Why, you may ask, did the licensee’s estate not step up to oppose the Class A revocation? Apparently because it is still waiting for the FCC to grant the application to transfer control of the station from the deceased licensee to the licensee’s estate (controlled by an Executor). Despite the fact that such post-death transfers are normally accorded nearly automatic grants, that application remains pending at the FCC since early November 2011. Worse, the apparent reason why the transfer application is hung up at the FCC is because the FCC has still not acted on the station’s 2006 license renewal, which also remains pending. To be blunt, the licensee literally died waiting for the FCC to act on his license renewal application. While the FCC will often sit on a transfer application until the underlying station’s license renewal is granted based on the theory that the “seller” shouldn’t profit from the transfer of a station unless the FCC can first determine he was qualified to own it, the licensee here is beyond caring about such profit.
So in the fair world we like to think we live in, the FCC would have promptly granted the station’s transfer application (and perhaps its license renewal application as well), transferring control of the station to the Executor of the licensee’s estate.

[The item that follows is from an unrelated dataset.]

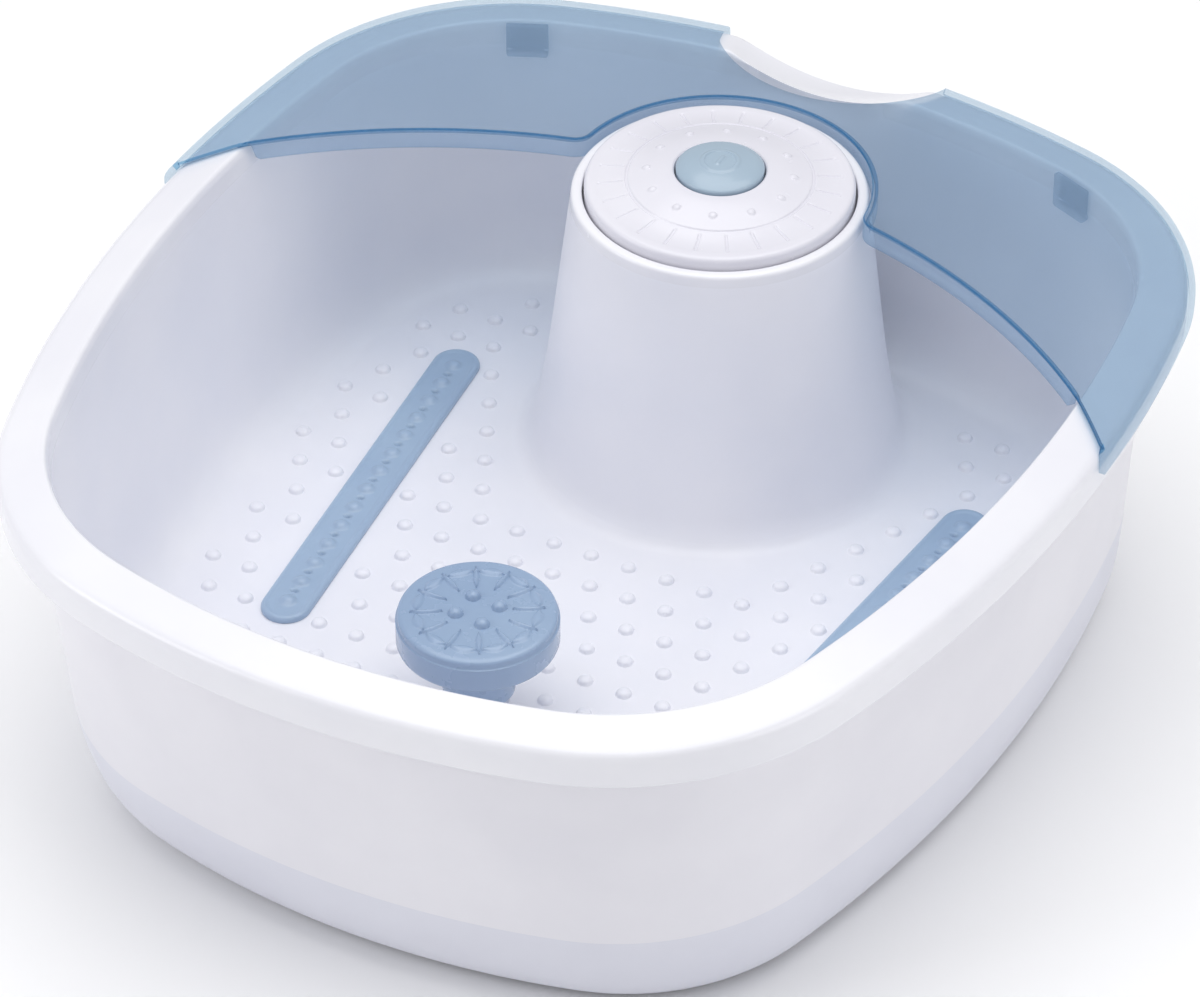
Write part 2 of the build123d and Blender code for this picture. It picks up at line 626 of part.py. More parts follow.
make_all()
os.makedirs("parts", exist_ok=True)
for name, shape in parts.items():
    if isinstance(shape, list):
        shape = Compound(children=shape)
    export_step(shape, "parts/" + name + ".step")
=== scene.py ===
"""Foot spa basin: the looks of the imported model. Sizes are in millimetres until a mesh is made."""

import bmesh
import bpy
import math
import numpy as np
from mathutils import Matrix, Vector
from mathutils.geometry import delaunay_2d_cdt


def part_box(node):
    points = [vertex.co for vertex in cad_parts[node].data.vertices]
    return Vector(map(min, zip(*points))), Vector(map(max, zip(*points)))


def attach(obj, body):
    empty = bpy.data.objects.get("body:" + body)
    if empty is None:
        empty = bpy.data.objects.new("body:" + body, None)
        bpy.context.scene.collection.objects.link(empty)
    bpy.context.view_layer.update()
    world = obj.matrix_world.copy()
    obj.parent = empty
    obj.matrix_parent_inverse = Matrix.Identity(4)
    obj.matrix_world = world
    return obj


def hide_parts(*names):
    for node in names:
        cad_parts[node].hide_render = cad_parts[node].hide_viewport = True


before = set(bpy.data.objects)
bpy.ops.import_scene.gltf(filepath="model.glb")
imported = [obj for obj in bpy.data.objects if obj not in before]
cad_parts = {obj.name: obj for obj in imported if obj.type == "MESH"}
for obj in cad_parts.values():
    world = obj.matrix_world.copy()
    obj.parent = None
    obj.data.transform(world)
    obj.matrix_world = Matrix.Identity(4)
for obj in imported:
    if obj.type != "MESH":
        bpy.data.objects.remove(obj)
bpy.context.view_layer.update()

MM = 0.001
AXIS = 0.02  # the smallest radius of a turned form, which closes it


def node_box(node):
    """A CAD node's lowest and highest corner, in millimetres."""
    low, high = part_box(node)
    return np.array(low) / MM, np.array(high) / MM


# ---------------------------------------------------------------- driving dimensions
TUB_HIGH = node_box("tub")[1]
HALF_WIDTH = TUB_HIGH[0]
HALF_DEPTH = TUB_HIGH[1]
SIDE_RADIUS = 520.0
SIDE_CENTRE_Y = 33.6
FRONT_RADIUS = 322.0
BACK_RADIUS = 382.0
FRONT_CORNER = 104.0
BACK_CORNER = 96.5

BAND_BOTTOM = 127.9
FLOOR_TOP = 34.0
FLOOR_UNDER = 31.0
FLOOR_SHIFT = 4.6

PEDESTAL_Y = 104.0
LEDGE_Z = 139.0

SCOOP_BALL = 82.0
SCOOP_Y = 219.0
SCOOP_Z = 209.8
NOTCH_R = 47.5

GUARD_ARC_R = 236.0
GUARD_ARC_Y = -125.0
GUARD_COLLAR_R = 54.0
GUARD_FILLET = 8.0
GUARD_TOP = 147.0
GUARD_SHOULDER = 144.0
GUARD_SHOULDER_INSET = 0.9
GUARD_LIP = 8.0
GUARD_THICK = 2.2
GUARD_EASE = 0.5

STRIP_X = 97.0
STRIP_Y = 20.0
STRIP_TILT = 5.5
STRIP_LENGTH = 170.0
STRIP_WIDTH = 18.0
STRIP_TOP = node_box("bubble_strip_left")[1][2]
HOLE_COUNT = 13
HOLE_PITCH = 11.4

DISC_Y = -78.0
DISC_R = 28.0
DISC_TOP = node_box("massage_disc")[1][2]
DISC_UNDER = 70.5
POST_R = 8.0
POST_TOP = 77.0

BUTTON_R = 15.8
BUTTON_TOP = node_box("power_button")[1][2]
BUTTON_EDGE = 152.9
CAP_R = 48.3
CAP_DOME = [(17.4, 152.6), (26.4, 150.9), (33.3, 149.1), (44.5, 147.8)]


# ---------------------------------------------------------------- the rim's outline
def circles_meet(first, first_r, second, second_r, prefer_back):
    """Where two circles cross, on the right, nearer the back or nearer the front."""
    gap = math.dist(first, second)
    ux, uy = (second[0] - first[0]) / gap, (second[1] - first[1]) / gap
    along = (gap ** 2 + first_r ** 2 - second_r ** 2) / (2 * gap)
    across = math.sqrt(first_r ** 2 - along ** 2)
    foot = (first[0] + along * ux, first[1] + along * uy)
    options = [(foot[0] - side * across * uy, foot[1] + side * across * ux) for side in (-1, 1)]
    sign = 1 if prefer_back else -1
    return max(options, key=lambda point: point[0] + sign * point[1])


def outline_arcs():
    """Arcs of the right half of the outline, front to back: centre, radius, two angles, samples."""
    side = (HALF_WIDTH - SIDE_RADIUS, SIDE_CENTRE_Y)
    front = (0.0, FRONT_RADIUS - HALF_DEPTH)
    back = (0.0, HALF_DEPTH - BACK_RADIUS)
    near = circles_meet(front, FRONT_RADIUS - FRONT_CORNER, side, SIDE_RADIUS - FRONT_CORNER, False)
    far = circles_meet(back, BACK_RADIUS - BACK_CORNER, side, SIDE_RADIUS - BACK_CORNER, True)
    turns = [
        -math.pi / 2,
        math.atan2(near[1] - front[1], near[0] - front[0]),
        math.atan2(near[1] - side[1], near[0] - side[0]),
        math.atan2(far[1] - side[1], far[0] - side[0]),
        math.atan2(far[1] - back[1], far[0] - back[0]),
        math.pi / 2,
    ]
    centres = [front, near, side, far, back]
    radii = [FRONT_RADIUS, FRONT_CORNER, SIDE_RADIUS, BACK_CORNER, BACK_RADIUS]
    samples = [30, 42, 60, 44, 64]
    return list(zip(centres, radii, turns[:-1], turns[1:], samples))


ARCS = outline_arcs()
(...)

Without altering its timetable one iota, the FCC could then have proceeded to issue its February Order to Show Cause, and the Executor would have had a reasonable opportunity to try to defend the station’s Class A status. Instead, in its apparent haste to clear “voluntary” spectrum for auction, the FCC cut all of these procedural corners, leaving Lopez’s wife and (according to the obituary) twelve children with an asset of significantly diminished value, and no opportunity to seek their share of any spectrum auction proceeds.
What is particularly ironic is that the Lopez family is the archetype of the kind of licensee the FCC has argued will be interested in participating in the auction–a licensee that may no longer be as interested in running the station as in monetizing it to pay estate taxes and to split any remaining proceeds among the many heirs. The FCC has placed itself in the role of the cattle baron who dams up the stream, depriving his neighbors of water so that he can obtain their land for next to nothing (or in this case, nothing). If the FCC’s thirst for broadcast spectrum has become so intense that it is willing to sacrifice fundamental fairness and “widows and orphans” to get it, all broadcasters need to be looking over their shoulders for the next regulatory lightning bolt encouraging them to also “volunteer” their spectrum. Like death and taxes, it appears the FCC is determined to make surrendering spectrum for the auction an unavoidable fact of life (and death).